One would think "Gran Turismo: Premium", then, would come pre-loaded with cars and tracks. Well, one would be kind of right. "Premium" will come with 30 cars and a whopping two tracks. Granted, there are plans to release another 30 cars and two more tracks at a later date, but, still, those numbers are pretty weak, and it's clear that Sony expects microtransactions to carry "Premium", too, as there are 750 cars and 50 tracks to be made available for the game.
Regarding pricing of these microtransactions, the Famitsu article reported cars to cost between 50-100 yen ($0.43-$0.85) and courses between 200-500 yen ($1.71-$4.26). 1Up did the math on this and discovered that gamers who want every car and every course will be paying between US$426.50 and US$975. This does not include the "games", which primarily serve as menus.
Please note, we don't know how, exactly, this is going to work. It's possible each gamer will be alotted a certain number of cars and tracks they can download for free with the purchase of the game, but, truthfully, this model isn't looking good for the consumer. What's more, this serves as evidence that Sony is trying to shut out the casual gamer and is aiming only for those who are willing to spend a small fortune to play games.

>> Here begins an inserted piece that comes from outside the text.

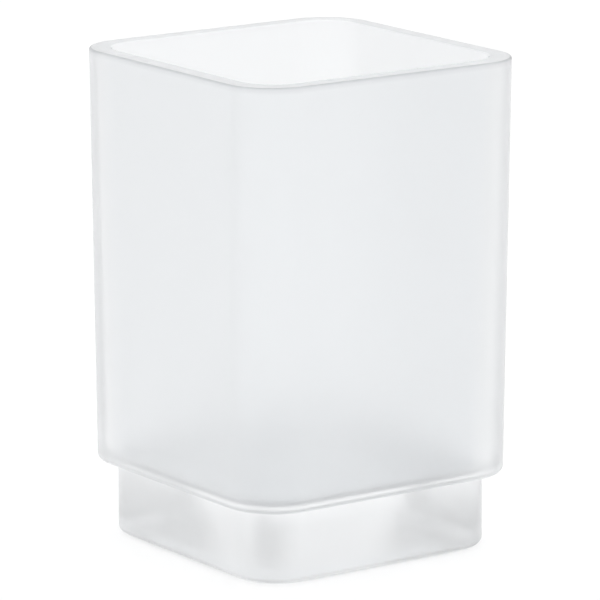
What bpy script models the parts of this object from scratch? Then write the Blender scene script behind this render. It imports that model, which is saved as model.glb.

Part of that small fortune (beyond the console, games and microtransactions) is the setup, as you must be online to take part in this game. Even if PS3 online is free (which is highly doubtful), broadband will be required. While broadband is becoming more and more common, the fact is that Sony is blatantly alienating the millions of people who still don't have broadband, or, dare I say, internet in their homes. Many of these people drove the success of Sony's Playstation consoles, and many did so with games in the "Gran Turismo" series.
With every Sony decision that Sony makes public, it's becoming more obvious that Sony's decision makers live in bubbles. Their ideas aren't bad ones if we lived in a perfect gaming utopia. However, we don't, and, for the PS3 to survive, Sony needs to appeal to those of us who aren't millionaires and to those of you who have lives outside of gaming.